West Virginia
W. Va. Code § 49-2-803 — West Virginia mandatory-reporting statute
- Clergy named as mandatory reporter?
- Yes
- Confessional exemption?
- No
- Statute
- W. Va. Code § 49-2-803
- Clergy named
- Expressly
- Pending
- 1 (HB5555)
West Virginia is one of only three U.S. jurisdictions (with New Hampshire and Guam) where the statute both expressly names clergy as mandated reporters AND denies the clergy-penitent privilege in child-abuse cases. W. Va. Code § 49-2-803(a) lists 'member of the clergy' in the reporter pool and sets a 24-hour reporting deadline to the Department of Human Services. § 49-2-811 abrogates every professional-client privilege except attorney-client when child abuse or neglect is suspected.
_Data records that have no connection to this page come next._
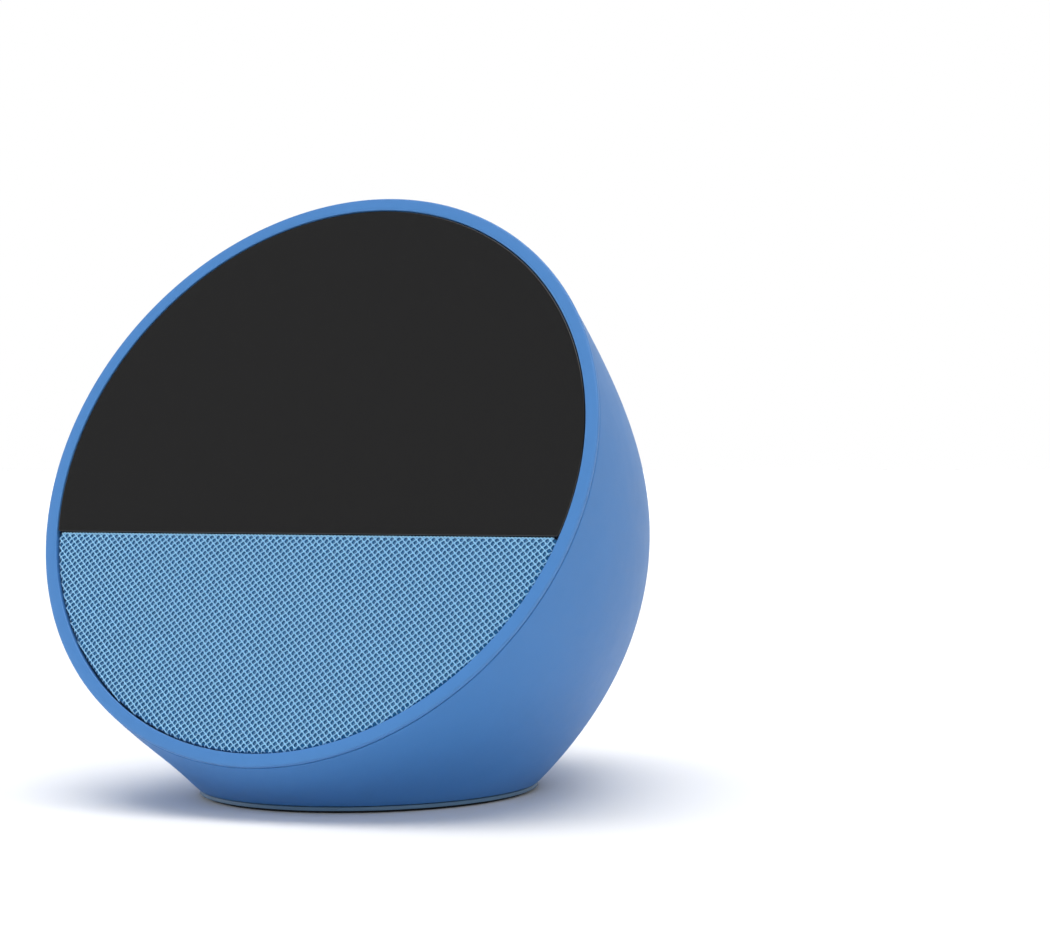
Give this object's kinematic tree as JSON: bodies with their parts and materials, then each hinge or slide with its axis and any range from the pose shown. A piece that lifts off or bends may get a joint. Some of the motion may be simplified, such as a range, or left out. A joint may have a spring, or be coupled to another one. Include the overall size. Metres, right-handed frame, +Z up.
{
  "type": "smart display",
  "caption": "Small smart display: a bowl-shaped housing whose round face leans back, with a half-moon screen above a knitted speaker grille and buttons behind the rim.",
  "frame": {"origin": "centre of the foot pad's underside, on the surface that the display stands on", "axes": "+Z up, -Y towards the viewer (the face looks to -Y and up), +X to the viewer's right when facing the screen"},
  "size_m": [0.113, 0.1024, 0.1101],
  "materials": {
    "housing_plastic": "fine-grained moulded plastic",
    "bezel_plastic": "smooth satin moulded plastic",
    "base_plastic": "fine-grained moulded plastic",
    "screen_glass": "smooth dark cover glass, printed black behind",
    "knit_fabric": "two-tone open knit",
    "black_plastic": "fine-grained moulded plastic",
    "switch_plunger_plastic": "moulded",
    "foot_rubber": "matt rubber",
    "lead_sleeve": "smooth lead sleeve",
    "circuit_board": "solder mask",
    "flex_film": "copper-clad film",
    "bare_steel": "zinc plated",
    "magnet": "plated magnet",
    "heat_sheet": "mill finish",
    "cone_paper": "pressed paper",
    "spider_cloth": "resin-dipped cloth",
    "coil_copper": "enamelled copper winding",
    "pin_brass": "plated contact pin",
    "thermal_pad": "soft filled pad"
  },
  "bodies": {
    "root": {"rear_housing": "housing_plastic", "front_bezel": "bezel_plastic", "base_plate": "base_plastic", "display_glass": "screen_glass", "speaker_fabric": "knit_fabric", "grille_carrier": "black_plastic", "front_chassis": "black_plastic", "speaker_basket": "black_plastic", "speaker_enclosure": "black_plastic", "lcd_panel": "black_plastic", "power_socket": "black_plastic", "volume_down_switch": "black_plastic", "mute_switch": "black_plastic", "volume_up_switch": "black_plastic", "lcd_backlight": "switch_plunger_plastic", "foot_pad": "foot_rubber", "glass_gasket": "foot_rubber", "speaker_gasket": "foot_rubber", "speaker_surround": "foot_rubber", "power_lead": "lead_sleeve", "speaker_lead": "lead_sleeve", "main_board": "circuit_board", "button_board": "circuit_board", "wireless_antenna": "circuit_board", "display_flex": "flex_film", "button_flex": "flex_film", "lcd_tray": "bare_steel", "speaker_top_plate": "bare_steel", "speaker_yoke": "bare_steel", "processor_shield": "bare_steel", "wireless_shield": "bare_steel", "base_screw_1": "bare_steel", "base_screw_2": "bare_steel", "base_screw_3": "bare_steel", "board_screw_1": "bare_steel", "board_screw_2": "bare_steel", "board_screw_3": "bare_steel", "board_screw_4": "bare_steel", "speaker_screw_1": "bare_steel", "speaker_screw_2": "bare_steel", "speaker_screw_3": "bare_steel", "speaker_screw_4": "bare_steel", "button_screw_left": "bare_steel", "button_screw_right": "bare_steel", "microphone_left": "bare_steel", "microphone_right": "bare_steel", "speaker_magnet": "magnet", "heat_spreader": "heat_sheet", "speaker_spider": "spider_cloth", "power_socket_pin": "pin_brass", "thermal_pad": "thermal_pad"},
    "volume_down": {"volume_down_button": "housing_plastic", "volume_down_plunger": "switch_plunger_plastic"},
    "mute": {"mute_button": "housing_plastic", "mute_plunger": "switch_plunger_plastic"},
    "volume_up": {"volume_up_button": "housing_plastic", "volume_up_plunger": "switch_plunger_plastic"},
    "speaker_cone_body": {"speaker_cone": "cone_paper", "dust_cap": "cone_paper", "voice_coil": "coil_copper"}
  },
  "joints": [
    {"name": "volume_down_press", "type": "slide", "parent": "root", "child": "volume_down", "axis": [0, -0.6569, -0.754], "range_m": [0, 0.0005], "stiffness_N_per_m": 1500},
    {"name": "mute_press", "type": "slide", "parent": "root", "child": "mute", "axis": [0, -0.6569, -0.754], "range_m": [0, 0.0005], "stiffness_N_per_m": 1500},
    {"name": "volume_up_press", "type": "slide", "parent": "root", "child": "volume_up", "axis": [0, -0.6569, -0.754], "range_m": [0, 0.0005], "stiffness_N_per_m": 1500},
    {"name": "cone_travel", "type": "slide", "parent": "root", "child": "speaker_cone_body", "axis": [0, -0.8894, 0.4571], "range_m": [-0.0015, 0.0015], "stiffness_N_per_m": 1800}
  ]
}
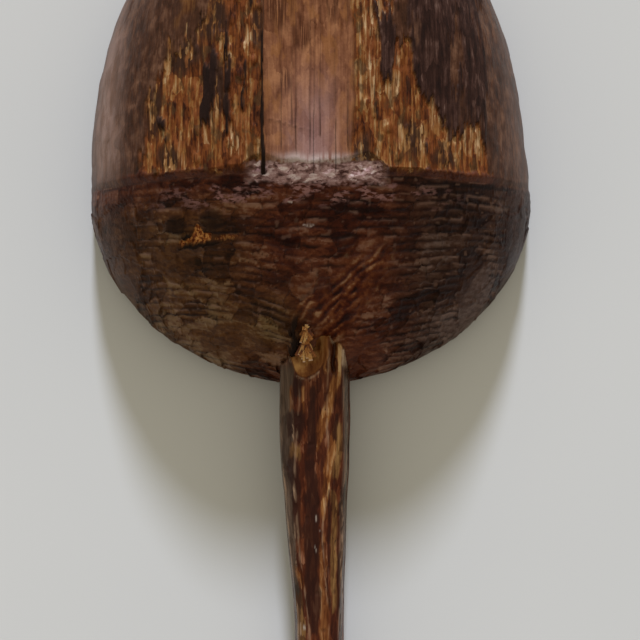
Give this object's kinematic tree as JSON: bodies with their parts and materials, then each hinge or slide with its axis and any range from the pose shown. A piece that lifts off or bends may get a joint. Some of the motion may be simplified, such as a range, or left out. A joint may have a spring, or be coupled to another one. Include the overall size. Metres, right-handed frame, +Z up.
{
  "type": "long-handled wooden kuksa dipper",
  "caption": "Deep hewn wooden dipper bowl with a tenoned, wedged and pegged straight handle, lying mouth down on its rim.",
  "frame": {"origin": "on the surface under the rim, below the middle of the whole object", "axes": "+Z up, out of the bowl's crown, with the bowl lying mouth down on its rim; the handle points along -Y; +X is to the right seen from the handle"},
  "size_m": [0.2162, 0.452, 0.102],
  "materials": {
    "bowl_wood": "oiled and worn, dark red-brown with golden weathered patches",
    "handle_wood": "glossy varnish over streaked red-brown and honey wood",
    "wedge_wood": "dull split wood",
    "peg_wood": "torn pale end grain",
    "pitch": "glossy hardened pine pitch"
  },
  "bodies": {
    "root": {"bowl": "bowl_wood", "handle": "handle_wood", "tenon_wedge": "wedge_wood", "draw_peg": "peg_wood", "pitch_seal": "pitch"}
  },
  "joints": []
}
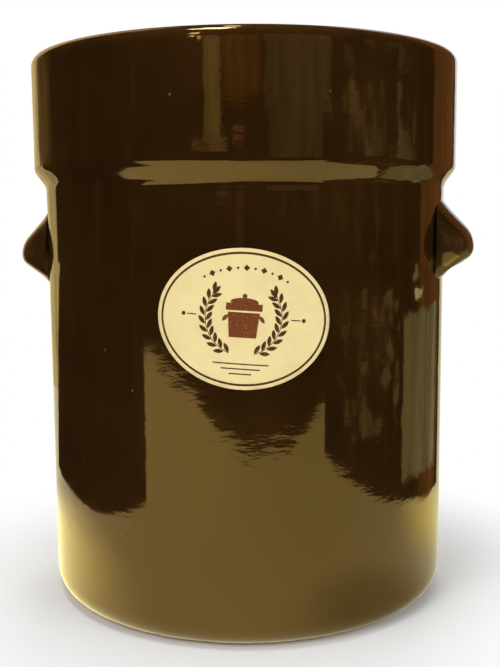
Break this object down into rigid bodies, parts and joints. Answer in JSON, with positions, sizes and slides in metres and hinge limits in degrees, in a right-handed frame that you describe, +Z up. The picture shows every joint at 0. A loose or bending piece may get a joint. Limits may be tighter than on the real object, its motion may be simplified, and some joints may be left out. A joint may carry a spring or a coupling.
{
  "type": "fermentation crock",
  "caption": "Tall glazed stoneware crock with a water-channel collar, lug handles, a lid that stands in the channel, half-round weights and an oval paper label.",
  "frame": {"origin": "centre of the crock's axis on the surface that it stands on", "axes": "+Z up along the crock's axis; the label is on the -Y side, 8 degrees towards +X; the handles stand out at -X and +X"},
  "size_m": [0.2916, 0.268, 0.3509],
  "materials": {
    "brown_glaze": "glossy dark brown salt-type glaze",
    "cream_paper": "satin printed paper",
    "bare_stoneware": "unglazed fired clay, matte"
  },
  "bodies": {
    "crock": {"crock_body": "brown_glaze", "water_channel_collar": "brown_glaze", "handle_left": "brown_glaze", "handle_right": "brown_glaze", "label": "cream_paper"},
    "lid": {"lid": "brown_glaze", "lid_knob": "brown_glaze"},
    "weight_left": {"weight_left": "bare_stoneware"},
    "weight_right": {"weight_right": "bare_stoneware"}
  },
  "joints": [
    {"name": "lid_lift", "type": "slide", "parent": "crock", "child": "lid", "axis": [0, 0, 1], "range_m": [0, 0.12]},
    {"name": "weight_left_lift", "type": "slide", "parent": "crock", "child": "weight_left", "axis": [0, 0, 1], "range_m": [0, 0.27]},
    {"name": "weight_right_lift", "type": "slide", "parent": "crock", "child": "weight_right", "axis": [0, 0, 1], "range_m": [0, 0.27]}
  ]
}
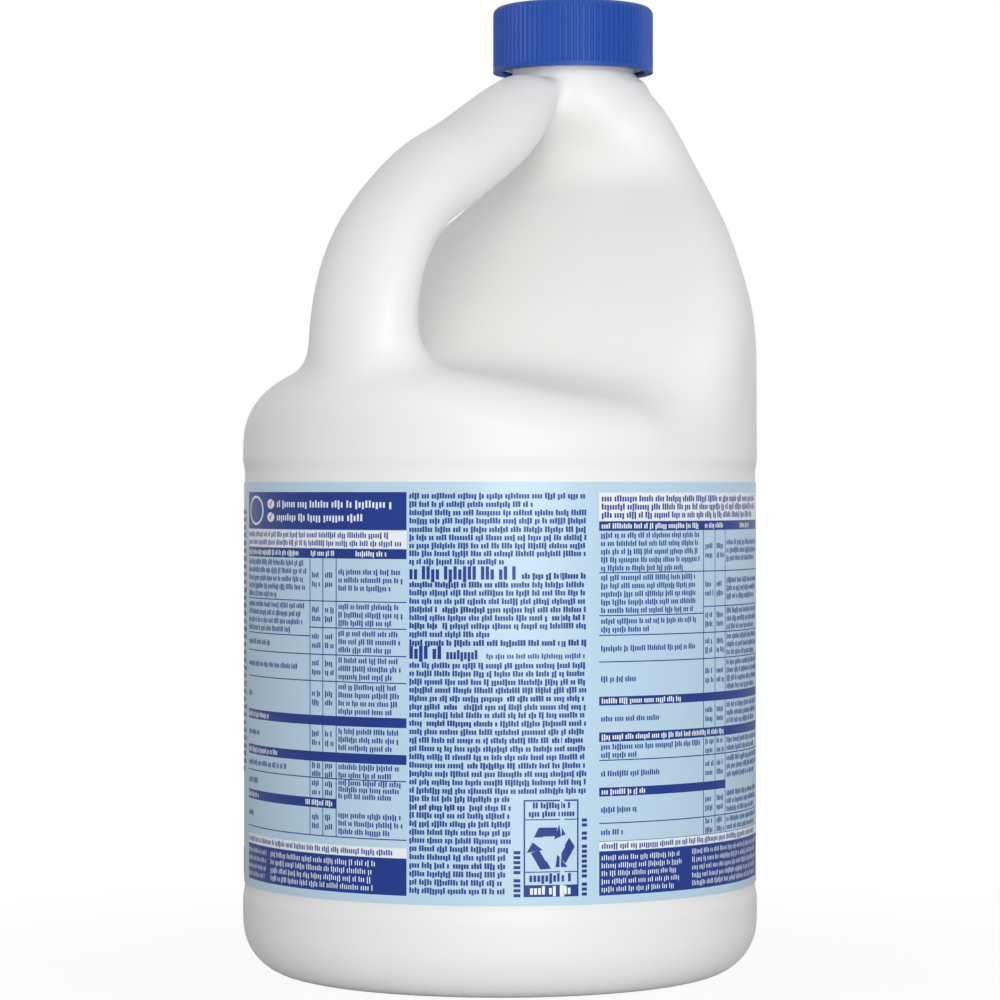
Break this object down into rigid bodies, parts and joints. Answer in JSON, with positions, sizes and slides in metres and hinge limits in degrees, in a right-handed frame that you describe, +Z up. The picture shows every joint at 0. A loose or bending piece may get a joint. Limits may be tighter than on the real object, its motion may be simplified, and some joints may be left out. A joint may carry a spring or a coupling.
{
  "type": "bleach bottle",
  "caption": "Round blow-moulded bottle with a hollow side handle, a wrap label and a ribbed push-and-turn screw cap.",
  "frame": {"origin": "centre of the round body, on the plane it stands on", "axes": "+Z up along the body's axis, +X away from the handle towards the shoulder under the cap, +Y to the bottle's left"},
  "size_m": [0.1606, 0.1606, 0.305],
  "materials": {
    "bottle": "satin",
    "label": "satin",
    "outer_cap": "satin",
    "inner_cap": "satin",
    "liner": "matte"
  },
  "bodies": {
    "bottle": {"bottle": "bottle", "label": "label"},
    "liner": {"liner": "liner"},
    "inner_cap": {"inner_cap": "inner_cap"},
    "outer_cap": {"outer_cap": "outer_cap"}
  },
  "joints": [
    {"name": "cap_lift", "type": "slide", "parent": "bottle", "child": "liner", "axis": [0, 0, 1], "range_m": [0, 0.00528]},
    {"name": "cap_turn", "type": "hinge", "parent": "liner", "child": "inner_cap", "pos_m": [0.0364, 0, 0.2978], "axis": [0, 0, 1], "range_deg": [0, 450]},
    {"name": "push_down", "type": "slide", "parent": "inner_cap", "child": "outer_cap", "axis": [0, 0, -1], "range_m": [0, 0.0015], "stiffness_N_per_m": 3000}
  ],
  "couplings": [
    {"joint": "cap_turn", "follows": "cap_lift", "rad_per_m": 1485.4}
  ]
}
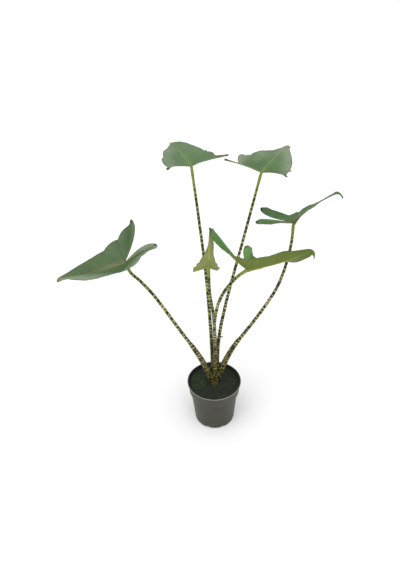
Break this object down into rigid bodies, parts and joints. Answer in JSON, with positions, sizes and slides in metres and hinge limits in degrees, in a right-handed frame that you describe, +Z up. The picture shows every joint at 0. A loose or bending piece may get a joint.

A separate clergy testimonial privilege at § 57-3-9 still applies in court, but § 49-2-811 overrides it whenever a reporting duty kicks in. § 49-2-803 has been reopened in two recent sessions: SB312 in 2024 and HB5555 in 2026. Neither bill loosens the clergy posture. On paper, West Virginia has done what most states haven't. What's missing is any visible follow-through. This is the kind of state-level reform UCO is pushing to verify in every state.